* start AVAILABLE DATA *
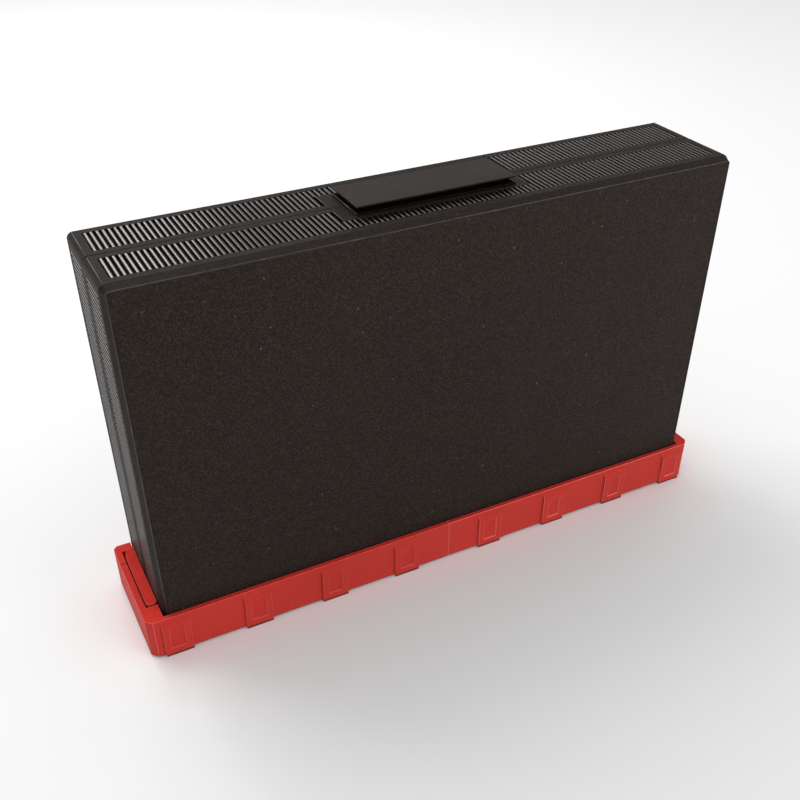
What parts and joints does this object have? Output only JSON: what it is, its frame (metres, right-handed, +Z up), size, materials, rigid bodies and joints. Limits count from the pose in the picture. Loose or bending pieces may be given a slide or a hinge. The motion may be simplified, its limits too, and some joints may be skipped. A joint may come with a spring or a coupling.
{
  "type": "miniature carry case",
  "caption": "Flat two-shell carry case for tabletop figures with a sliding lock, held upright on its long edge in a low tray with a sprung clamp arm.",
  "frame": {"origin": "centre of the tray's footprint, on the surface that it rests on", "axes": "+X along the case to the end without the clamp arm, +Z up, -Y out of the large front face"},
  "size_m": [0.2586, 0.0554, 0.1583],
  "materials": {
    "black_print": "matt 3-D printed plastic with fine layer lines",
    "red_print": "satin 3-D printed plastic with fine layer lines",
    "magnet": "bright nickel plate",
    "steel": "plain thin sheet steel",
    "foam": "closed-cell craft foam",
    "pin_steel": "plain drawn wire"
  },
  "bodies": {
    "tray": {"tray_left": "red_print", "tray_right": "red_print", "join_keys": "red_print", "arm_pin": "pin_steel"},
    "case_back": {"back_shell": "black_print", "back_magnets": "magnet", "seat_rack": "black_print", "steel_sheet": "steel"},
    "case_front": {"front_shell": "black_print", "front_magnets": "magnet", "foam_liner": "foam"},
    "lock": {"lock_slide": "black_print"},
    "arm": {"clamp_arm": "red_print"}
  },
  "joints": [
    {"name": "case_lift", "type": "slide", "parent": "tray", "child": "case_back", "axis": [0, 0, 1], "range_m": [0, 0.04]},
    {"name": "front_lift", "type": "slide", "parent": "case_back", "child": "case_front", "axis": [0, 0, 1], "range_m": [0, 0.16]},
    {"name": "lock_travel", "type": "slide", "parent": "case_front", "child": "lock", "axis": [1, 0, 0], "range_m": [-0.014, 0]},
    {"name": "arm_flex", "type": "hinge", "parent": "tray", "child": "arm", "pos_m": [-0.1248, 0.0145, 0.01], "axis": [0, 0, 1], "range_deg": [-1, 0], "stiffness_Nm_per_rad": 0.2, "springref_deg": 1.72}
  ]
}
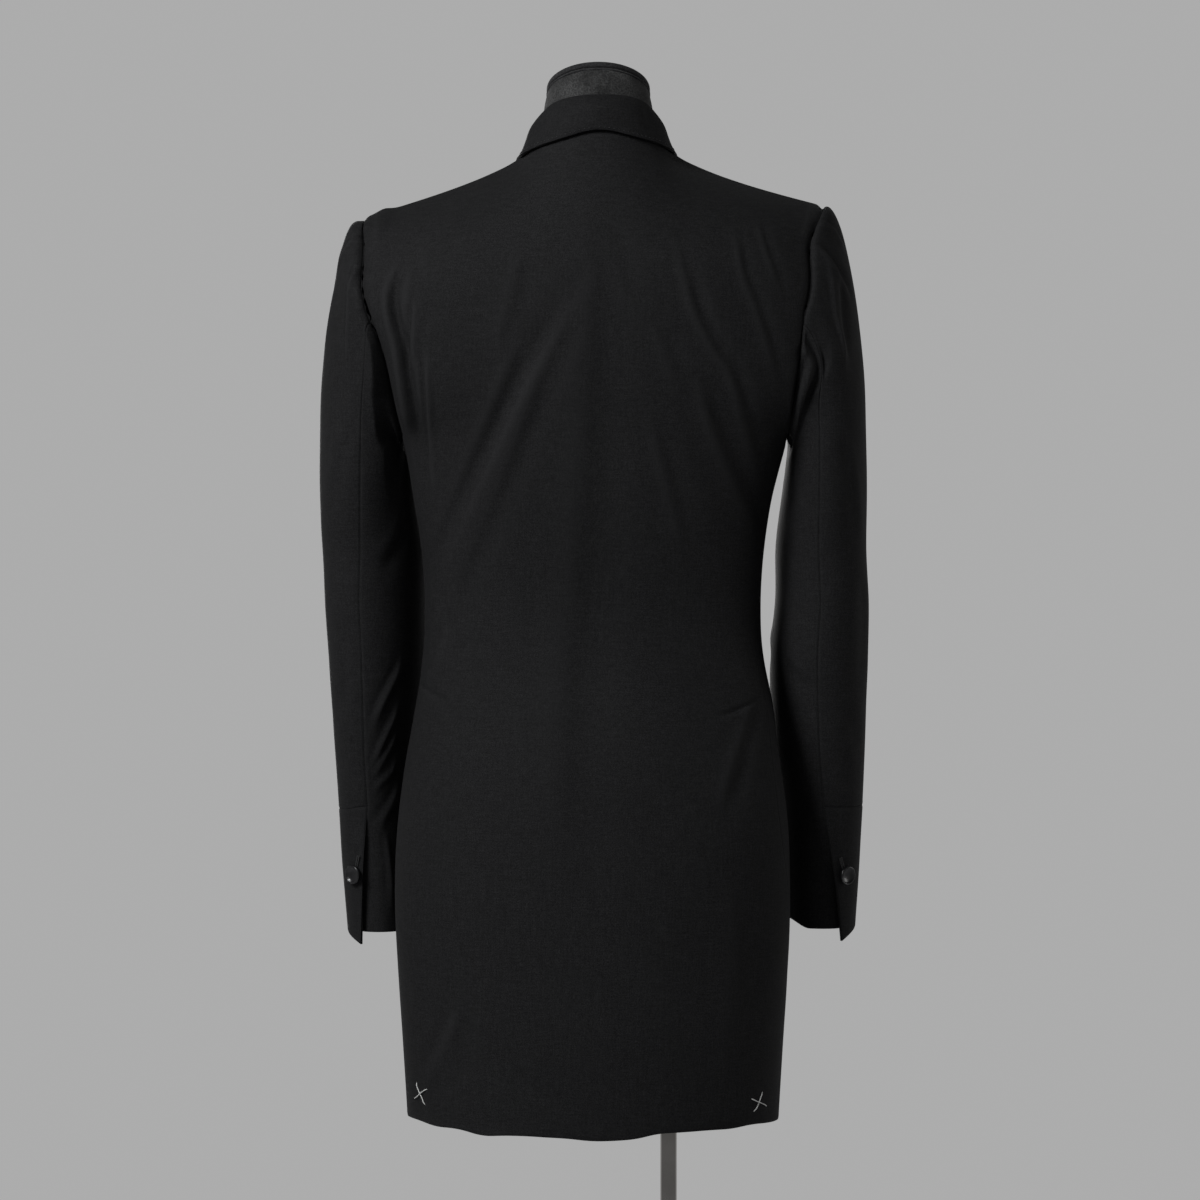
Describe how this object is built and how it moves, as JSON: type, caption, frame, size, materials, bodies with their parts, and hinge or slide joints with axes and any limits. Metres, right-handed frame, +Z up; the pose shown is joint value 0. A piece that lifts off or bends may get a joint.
* end AVAILABLE DATA *
### YOUR OBJECTIVE
Extract each line of the listing above, copying it word for word.

### RESULT
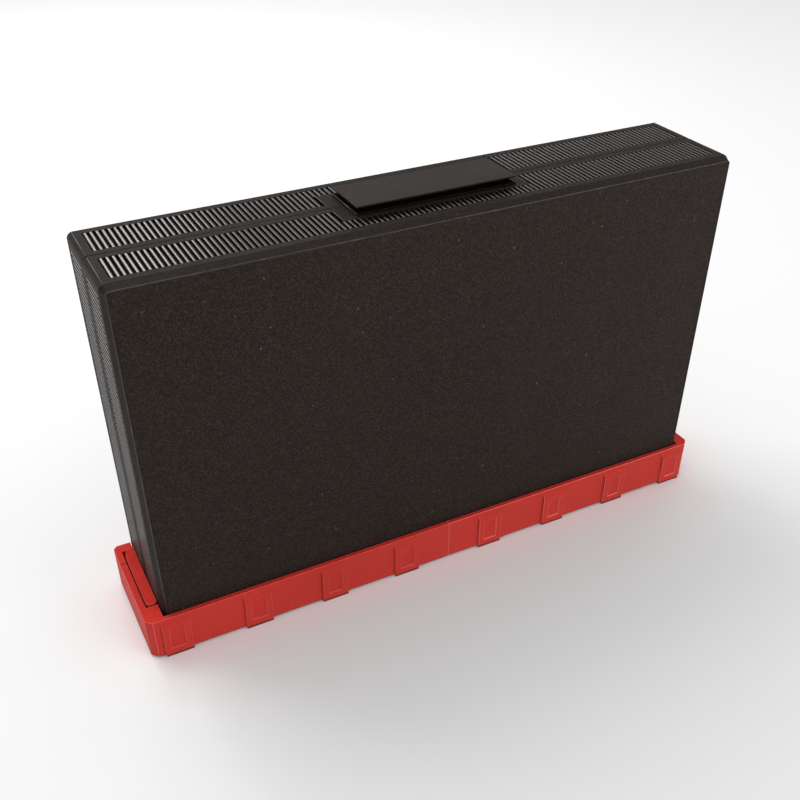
What parts and joints does this object have? Output only JSON: what it is, its frame (metres, right-handed, +Z up), size, materials, rigid bodies and joints. Limits count from the pose in the picture. Loose or bending pieces may be given a slide or a hinge. The motion may be simplified, its limits too, and some joints may be skipped. A joint may come with a spring or a coupling.
{
  "type": "miniature carry case",
  "caption": "Flat two-shell carry case for tabletop figures with a sliding lock, held upright on its long edge in a low tray with a sprung clamp arm.",
  "frame": {"origin": "centre of the tray's footprint, on the surface that it rests on", "axes": "+X along the case to the end without the clamp arm, +Z up, -Y out of the large front face"},
  "size_m": [0.2586, 0.0554, 0.1583],
  "materials": {
    "black_print": "matt 3-D printed plastic with fine layer lines",
    "red_print": "satin 3-D printed plastic with fine layer lines",
    "magnet": "bright nickel plate",
    "steel": "plain thin sheet steel",
    "foam": "closed-cell craft foam",
    "pin_steel": "plain drawn wire"
  },
  "bodies": {
    "tray": {"tray_left": "red_print", "tray_right": "red_print", "join_keys": "red_print", "arm_pin": "pin_steel"},
    "case_back": {"back_shell": "black_print", "back_magnets": "magnet", "seat_rack": "black_print", "steel_sheet": "steel"},
    "case_front": {"front_shell": "black_print", "front_magnets": "magnet", "foam_liner": "foam"},
    "lock": {"lock_slide": "black_print"},
    "arm": {"clamp_arm": "red_print"}
  },
  "joints": [
    {"name": "case_lift", "type": "slide", "parent": "tray", "child": "case_back", "axis": [0, 0, 1], "range_m": [0, 0.04]},
    {"name": "front_lift", "type": "slide", "parent": "case_back", "child": "case_front", "axis": [0, 0, 1], "range_m": [0, 0.16]},
    {"name": "lock_travel", "type": "slide", "parent": "case_front", "child": "lock", "axis": [1, 0, 0], "range_m": [-0.014, 0]},
    {"name": "arm_flex", "type": "hinge", "parent": "tray", "child": "arm", "pos_m": [-0.1248, 0.0145, 0.01], "axis": [0, 0, 1], "range_deg": [-1, 0], "stiffness_Nm_per_rad": 0.2, "springref_deg": 1.72}
  ]
}
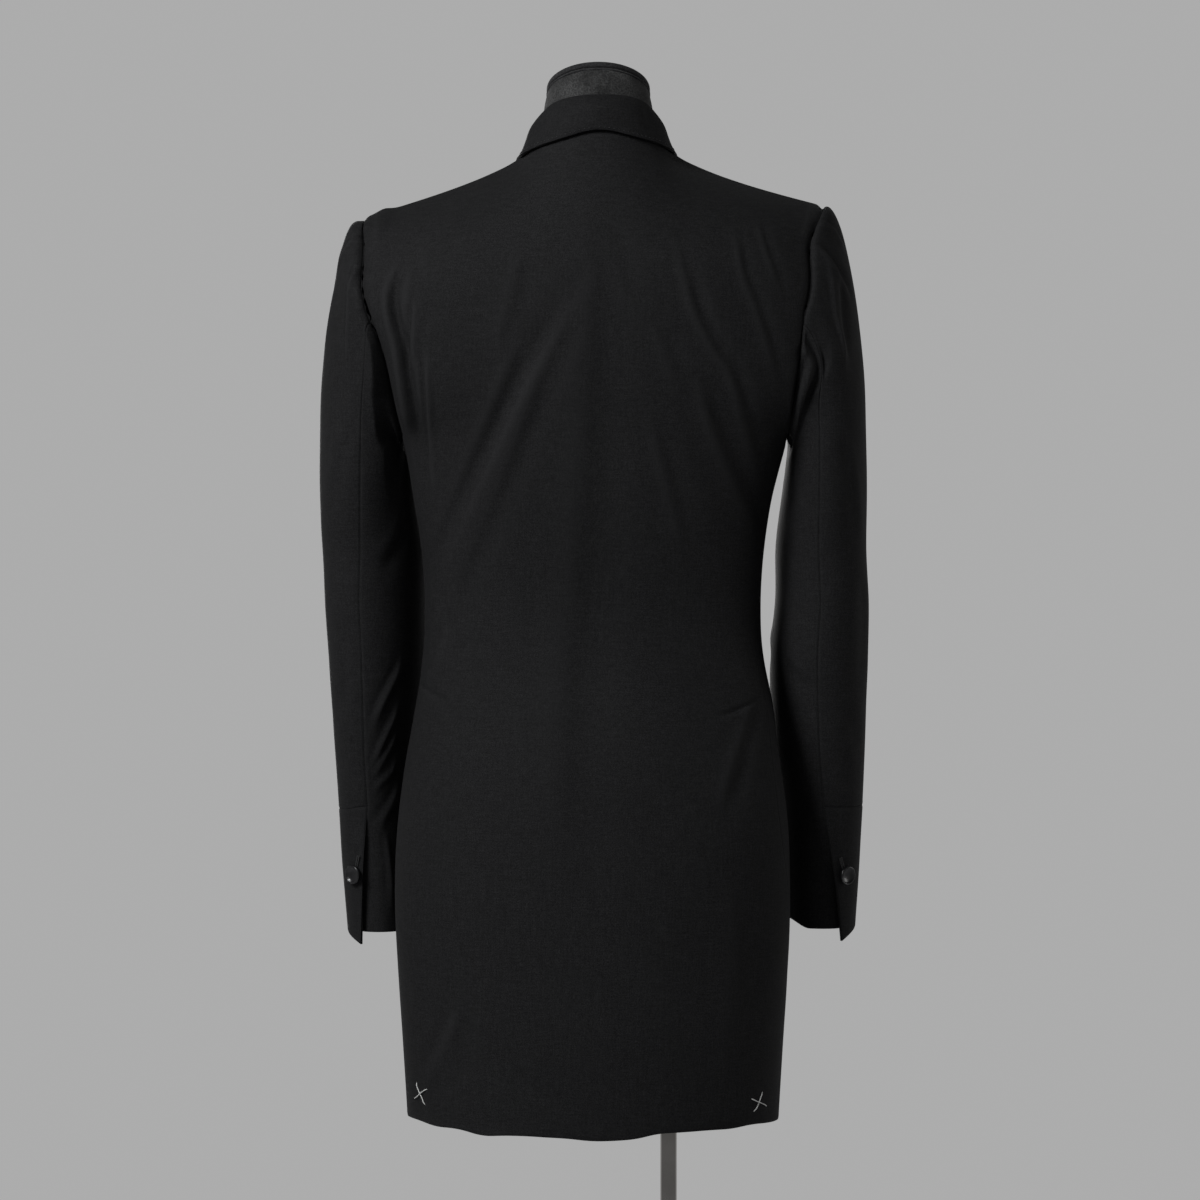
Describe how this object is built and how it moves, as JSON: type, caption, frame, size, materials, bodies with their parts, and hinge or slide joints with axes and any limits. Metres, right-handed frame, +Z up; the pose shown is joint value 0. A piece that lifts off or bends may get a joint.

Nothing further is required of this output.